I’m still a nervous driver. I will go twice the distance for the sake of a simple route (measured mostly in number of turns) and frequently take a slow surface route to avoid freeways. I think my anxiety about driving helps me pay attention. I never get complacent. I also never go very far: about an hour, or an hour and a half maximum, and I’m used up.
I also have a terror of getting lost.
But I’ve never had an accident, and my only close call really and truly was the other guy, trying to merge directly into the side of my car while I held steady at the speed limit.
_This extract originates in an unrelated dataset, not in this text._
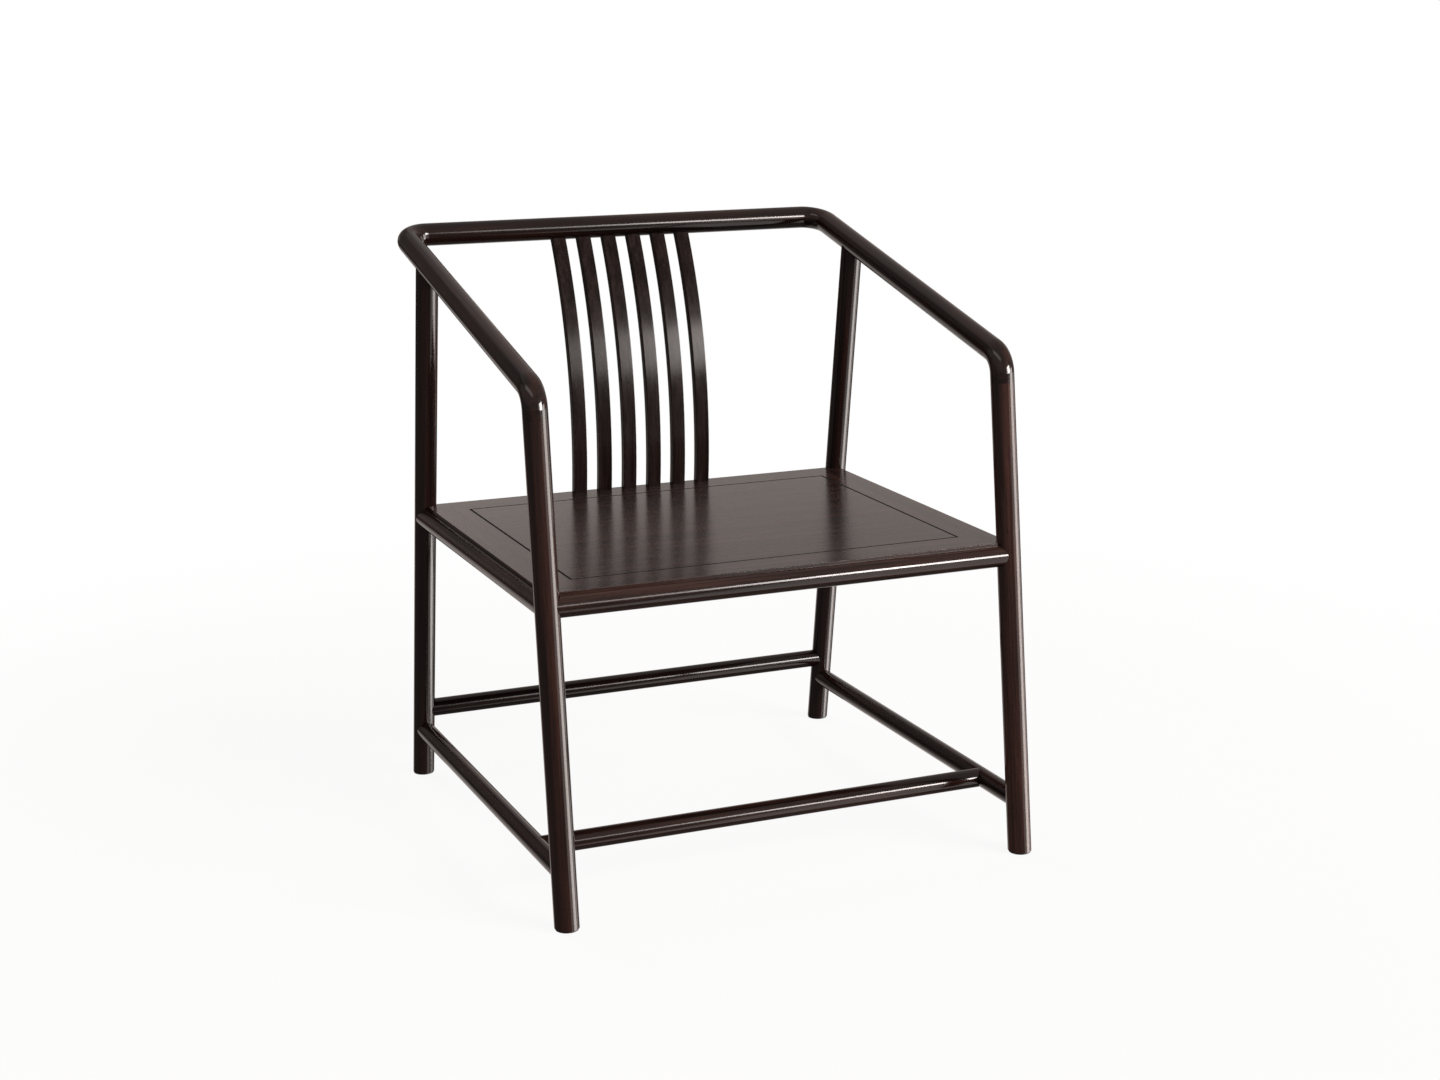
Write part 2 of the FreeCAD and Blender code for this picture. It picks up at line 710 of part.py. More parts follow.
def make_side_rail(name, side, tools):
    """A side rail, which takes the tenons of the front and rear rails."""
    middle = Vector(side * seat_half_width, seat_middle_y, size("seat_height"))
    half_length = size("seat_depth") / 2
    body = rail_blank(f"{name}_blank", middle, side * QUARTER_TURN, half_length)
    front_end = seat_middle_y - front_leg_at(side, nose_height).y
    rear_end = rear_leg_at(side, nose_height).y - seat_middle_y
    mitre_end(body, half_length, rear_end, side)
    mitre_end(body, half_length, front_end, -side)
    add_mitre_mortises(body, side * (seat_half_width - size("rail_width")), side)
    spaces = [tools["front", side], tools["rear", side]]
    spaces += [tools["dowel", side, end] for end in (-1, 1)]
    return cut(name, body, spaces)


def make_frame_dowel(name, side, end):
    start, inward = frame_dowel_ends(side, end)
    return round_bar(name, start, start + inward * size("frame_dowel_length"),
                     "Sizes.frame_dowel_diameter")


# Seat panel and its battens
PANEL_WIDTH = "Sizes.leg_spacing + 2 * Sizes.seat_outset - 2 * Sizes.rail_width"
PANEL_DEPTH = "Sizes.seat_depth - 2 * Sizes.rail_width"


def make_seat_panel():
    """A loose panel with a tongue all round, flush with the frame, slotted for its battens."""
    body = new_body("seat_panel", Placement(Vector(0, seat_middle_y, size("seat_height")),
                                            Rotation()))
    field = profile_sketch(body, "XY_Plane", Vector(0, 0, -size("panel_thickness")))
    rectangle(field, f"{PANEL_WIDTH} - 2 * Sizes.panel_gap",
              f"{PANEL_DEPTH} - 2 * Sizes.panel_gap")
    pad(body, field, "Sizes.panel_thickness")
    low = size("tongue_drop") + size("tongue_thickness")
    tongue = profile_sketch(body, "XY_Plane", Vector(0, 0, -low))
    rectangle(tongue, f"{PANEL_WIDTH} + 2 * Sizes.tongue_reach",
              f"{PANEL_DEPTH} + 2 * Sizes.tongue_reach")
    pad(body, tongue, "Sizes.tongue_thickness")
    doc.recompute()

    def on_top(edge):
        return abs(edge.CenterOfMass.z - size("seat_height")) < size("fit_clearance")

    solid = body.Tip
    bevel = body.newObject("PartDesign::Chamfer", "seat_panel_chamfer")
    bevel.Base = (solid, edges_where(body.Shape, on_top))
    bevel.setExpression("Size", "Sizes.groove_chamfer")
    for side in SIDES.values():
        underside = Vector(side * size("batten_spacing") / 2, -size("panel_thickness"), 0)
        slot = profile_sketch(body, "XZ_Plane", underside)
        polygon(slot, dovetail("Sizes.fit_clearance", "-Sizes.overrun"))
        pocket_through(body, slot)
    return body


def dovetail(gap, foot):
    """A dovetail that widens upwards from the panel's underside, and its straight foot."""
    neck = f"Sizes.dovetail_neck / 2 + {gap}"
    top = f"Sizes.dovetail_width / 2 + {gap}"
    height = f"Sizes.dovetail_depth + {gap}"
    return [(f"-({neck})", foot), (neck, foot), (neck, "0"), (top, height),
            (f"-({top})", height), (f"-({neck})", "0")]


def make_batten(name, side):
    """A dovetailed batten under the panel, tenoned into the front and rear rails."""
    body = new_body(name, Placement(Vector(side * size("batten_spacing") / 2, seat_middle_y,
                                           size("seat_height") - size("panel_thickness")),
                                    Rotation()))
    clear_length = f"{PANEL_DEPTH} - 2 * Sizes.panel_gap"
    block = profile_sketch(body, "XZ_Plane",
                           Vector(0, -size("panel_gap") - size("batten_depth") / 2, 0))
    rectangle(block, "Sizes.batten_width", "Sizes.batten_depth")
    pad(body, block, clear_length, both_ways=True)
    key = profile_sketch(body, "XZ_Plane")
    polygon(key, dovetail("0", "-(Sizes.panel_gap + Sizes.overrun)"))
    pad(body, key, clear_length, both_ways=True)
    middle = Vector(side * size("batten_spacing") / 2, seat_middle_y, batten_middle_height())
    tenon = sketch_at(body, middle, Vector(0, -1, 0))
    rectangle(tenon, "Sizes.batten_tenon_width", "Sizes.batten_tenon_thickness")
    pad(body, tenon, f"{PANEL_DEPTH} + 2 * Sizes.batten_tenon_length", both_ways=True)
    return body


# Back slats
def make_slat(name, x):
    """A flat bar bent to an arc, tenoned into the rear seat rail and housed in the crest rail."""
    body = new_body(name, Placement(slat_centre() + Vector(x, 0, 0), Rotation()))
    side_view = profile_sketch(body, "YZ_Plane")
    slat_outline(side_view)
    pad(body, side_view, "Sizes.slat_width", both_ways=True)
    doc.recompute()

    def along_the_slat(edge):
        return edge.Length > size("seat_height") / 2

    soften_edges(body, along_the_slat, "Sizes.slat_edge_round")
    tip = slat_foot() + Vector(x, 0, -size("slat_tenon_length"))
    foot = sketch_at(body, tip, Vector(0, 0, 1))
    rectangle(foot, "Sizes.slat_tenon_width", "Sizes.slat_tenon_thickness")
    pad(body, foot, "Sizes.slat_tenon_length + Sizes.slat_tenon_root")
    return body


def slat_outline(sketch):
    """Two arcs about the origin, from a level foot to a square end inside the crest rail."""
    drop = slat_centre().z - size("seat_height")
    arcs = []
    for formula in ("Sizes.slat_radius", "Sizes.slat_radius - Sizes.slat_thickness"):
        ring = Part.Circle(Vector(), Vector(0, 0, 1), amount(formula))
        start = math.pi - slat_tip_angle()
        end = math.pi + math.asin(drop / ring.Radius)
        arc = sketch.addGeometry(Part.ArcOfCircle(ring, start, end), False)
        sketch.addConstraint(Sketcher.Constraint("Coincident", arc, 3, -1, 1))
        bind(sketch, Sketcher.Constraint("Radius", arc, ring.Radius), formula)
        arcs.append(arc)
    for point in (1, 2):
        first = sketch.getPoint(arcs[0], point)
        second = sketch.getPoint(arcs[1], point)
        line = sketch.addGeometry(Part.LineSegment(first, second), False)
        sketch.addConstraint(Sketcher.Constraint("Coincident", line, 1, arcs[0], point))
        sketch.addConstraint(Sketcher.Constraint("Coincident", line, 2, arcs[1], point))
        for arc, end in ((arcs[0], first), (arcs[1], second)):
            sketch.addConstraint(Sketcher.Constraint("DistanceY", -1, 1, arc, point, end.y))


# Stretchers
def tenoned_bar(name, start, end, hosts, tenon_diameter):
    """A round stretcher between two hosts' axes, coped to both and tenoned into both."""
    direction = (end - start).normalize()
    bar = round_bar(f"{name}_bar", start, end, "Sizes.stretcher_diameter")
    bar = cut(f"{name}_coped", bar, hosts)
    tenon = round_bar(f"{name}_tenon", start + direction * size("tenon_stop"),
                      end - direction * size("tenon_stop"), tenon_diameter)
    return fuse(f"{name}_tenoned", bar, tenon)


def make_side_stretcher(name, side, tools):
    height = size("side_stretcher_height")
    bar = tenoned_bar(name, front_leg_at(side, height), rear_leg_at(side, height),
                      [tools["front", side], tools["rear", side]],
                      "Sizes.stretcher_tenon_diameter")
    mortise = mortise_tool(f"{name}_mortise", front_stretcher_end(side), Vector(-side, 0, 0),
                           "Sizes.cross_tenon_diameter")
    return cut(name, bar, [mortise])


def front_stretcher_end(side):
    return Vector(side * half_spacing, front_foot_y + size("front_stretcher_setback"),
                  size("side_stretcher_height"))


def make_front_stretcher(tools):
    """It is set back from the front legs and joins the two side stretchers."""
    return tenoned_bar("stretcher_front", front_stretcher_end(-1), front_stretcher_end(1),
                       [tools["stretcher", -1], tools["stretcher", 1]],
                       "Sizes.cross_tenon_diameter")


def make_rear_stretcher(tools):
    height = size("rear_stretcher_height")
    return tenoned_bar("stretcher_rear", rear_leg_at(-1, height), rear_leg_at(1, height),
                       [tools["rear", -1], tools["rear", 1]],
                       "Sizes.stretcher_tenon_diameter")


def make_chair():
    """Every piece of the chair, by the name of its node."""
    tools = make_envelopes()
    ground = make_ground()
    pieces = {"crest_rail": make_crest_rail()}
    for word, side in SIDES.items():
        pieces[f"armrest_{word}"] = make_armrest(f"armrest_{word}", side)
        pieces[f"crest_corner_dowel_{word}"] = make_corner_dowel(f"corner_dowel_{word}", side)
        pieces[f"front_leg_{word}"] = make_front_leg(f"front_leg_{word}", side, tools, ground)
        pieces[f"rear_leg_{word}"] = make_rear_leg(f"rear_leg_{word}", side, tools, ground)
        pieces[f"seat_rail_{word}"] = make_side_rail(f"seat_rail_{word}", side, tools)
        pieces[f"seat_batten_{word}"] = make_batten(f"seat_batten_{word}", side)
        pieces[f"stretcher_{word}"] = make_side_stretcher(f"stretcher_{word}", side, tools)
        pieces[f"foot_glide_front_{word}"] = make_glide(f"glide_front_{word}",
                                                        front_leg_at(side, 0))
        pieces[f"foot_glide_rear_{word}"] = make_glide(f"glide_rear_{word}",
                                                       rear_leg_at(side, 0))
        for end_word, end in (("front", -1), ("rear", 1)):
            name = f"frame_dowel_{end_word}_{word}"
            pieces[name] = make_frame_dowel(f"dowel_{end_word}_{word}", side, end)
    pieces["seat_rail_front"] = make_cross_rail("seat_rail_front", -1, tools)
    pieces["seat_rail_rear"] = make_cross_rail("seat_rail_rear", 1, tools)
    pieces["seat_panel"] = make_seat_panel()
    pieces["stretcher_front"] = make_front_stretcher(tools)
    pieces["stretcher_rear"] = make_rear_stretcher(tools)
    for number in range(int(size("slat_count"))):
        name = f"back_slat_{number + 1}"
        pieces[name] = make_slat(name, first_slat_x() + number * size("slat_pitch"))
    return pieces


def check_document():
    for item in doc.Objects:
        if "Invalid" in item.State or "Error" in item.State:
            raise RuntimeError(f"{item.Name} failed: {item.State}")
        if item.TypeId == "PartDesign::Pocket":
            if item.Shape.Volume >= item.BaseFeature.Shape.Volume:
                raise RuntimeError(f"{item.Name} cuts nothing")


def write_pieces(pieces):
    os.makedirs("parts", exist_ok=True)
    for name, piece in pieces.items():
        piece.Label = name
        shape = piece.Shape
        if shape.isNull() or not shape.isValid() or len(shape.Solids) != 1:
            raise RuntimeError(f"{name} is not one sound solid")
        shape.exportStep(f"parts/{name}.step")
        box = shape.BoundBox
        print(f"{name}: {shape.Volume:.0f} mm3, x {box.XMin:.1f} {box.XMax:.1f}, "
              f"y {box.YMin:.1f} {box.YMax:.1f}, z {box.ZMin:.1f} {box.ZMax:.1f}")


pieces = make_chair()
doc.recompute()
check_document()
write_pieces(pieces)
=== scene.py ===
"""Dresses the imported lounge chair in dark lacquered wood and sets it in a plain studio.

The chair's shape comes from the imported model.  All lengths are in metres.
"""

import math

import bpy
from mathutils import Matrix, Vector

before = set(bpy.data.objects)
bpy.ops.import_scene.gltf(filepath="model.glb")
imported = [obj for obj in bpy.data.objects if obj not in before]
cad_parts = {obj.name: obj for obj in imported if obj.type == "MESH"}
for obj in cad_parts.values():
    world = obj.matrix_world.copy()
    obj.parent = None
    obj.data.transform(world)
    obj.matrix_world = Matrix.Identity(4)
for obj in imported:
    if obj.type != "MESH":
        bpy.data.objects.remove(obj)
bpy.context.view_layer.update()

bl_info = {
    "name": "Lounge Chair Dresser",
    "version": (1, 0, 0),
    "blender": (4, 5, 0),
    "location": "View3D > Sidebar > Lounge Chair",
    "description": "Finishes a slatted lounge chair in dark lacquered wood and builds its studio",
    "category": "Object",
}

# The chair's own sizes, repeated from its solids
LEG_RAKE = math.radians(7.45)
ARM_FRONT = Vector((0.3, -0.2157, 0.6127))
ARM_REAR = Vector((0.3, 0.29568, 0.7328))
SEAT_MIDDLE_Y = -0.0083
SEAT_TOP = 0.387
PANEL_HALF_WIDTH = 0.254
PANEL_HALF_DEPTH = 0.192
SIDES = ("left", "right")
ENDS = ("front", "rear")
SLAT_COUNT = 6
UPRIGHT = Vector((0, 0, 1))
SIDEWAYS = Vector((1, 0, 0))
BACKWARD = Vector((0, 1, 0))

# Layers of the grain: the noise's scale along and across the grain, its detail and roughness
GRAIN_LAYERS = {
    "broad": ((2.2, 70, 70), 3, 0.55),
    "narrow": ((5, 260, 260), 2, 0.5),
    "fibres": ((22, 1100, 1100), 2, 0.6),
    "pores": ((75, 1700, 1700), 1, 0.5),
}
BROAD_SHARE = 0.62
# Levels of the noise between which each mask rises from 0 to 1
GRAIN_LEVELS = {"Streaks": (0.38, 0.66), "Fibres": (0.3, 0.7), "Pores": (0.6, 0.72)}
# How far apart the pieces are cut from the plank
PLANK_STEP = (0.37, 0.11, 0.07)
FIRST_SLAT_CUT = 20
FIRST_RAIL_CUT = 30
PANEL_CUT = 40
FIBRE_DARK = (0.72, 0.70, 0.70, 1)
FIBRE_LIGHT = (1.15, 1.12, 1.10, 1)
PORE_COLOUR = (0.004, 0.003, 0.0025, 1)
PORE_COVER = 0.6
FIBRE_ROUGHNESS = 0.04
PORE_ROUGHNESS = 0.08
FIBRE_HEIGHT = 0.15
PORE_HEIGHT = 0.25
BUMP_STRENGTH = 0.7
FULL_GLOSS = 0.5
RAIL_RELIEF = 1.8
PANEL_RELIEF = 2.8

# Painted shade along the groove between the seat's rails and its panel: where it starts to show
# and where it is full
GROOVE_SHADE_REACH = (0.0021, 0.0008)
GROOVE_SHADE_COLOUR = (0.002, 0.0015, 0.0015, 1)
GROOVE_SHADE_ROUGHNESS = 0.5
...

I stepped on the gas and jumped ahead, and he honked and cursed at me.
Sometimes I have to talk out loud to myself in the car. “I can do this” comes up a lot, and also “Take your time, take your time.”. I also sometimes voice my opinions about other drivers, although without yelling or swearing or using any particular fingers, which I think only increase agitation. I’ll just quietly say, for example, “Don’t bother to signal, you dodo,” or “No reason why you shouldn’t cut in front of me right here even though I was last in line and there are a dozen cars in front of us and there’s a red light.” Things like that.
I also remind myself all the time: “I’m out here with sick people, crazy people, angry people, old people, young people, drunk people, loaded people, stupid people, people who are driving for the first time, people who are driving without a license, people who are more nervous than I am, adrenaline junkies, and people who don’t give a damn. I have to watch out for all of them.”
And I never, ever drive while intoxicated or (hardly ever) while angry.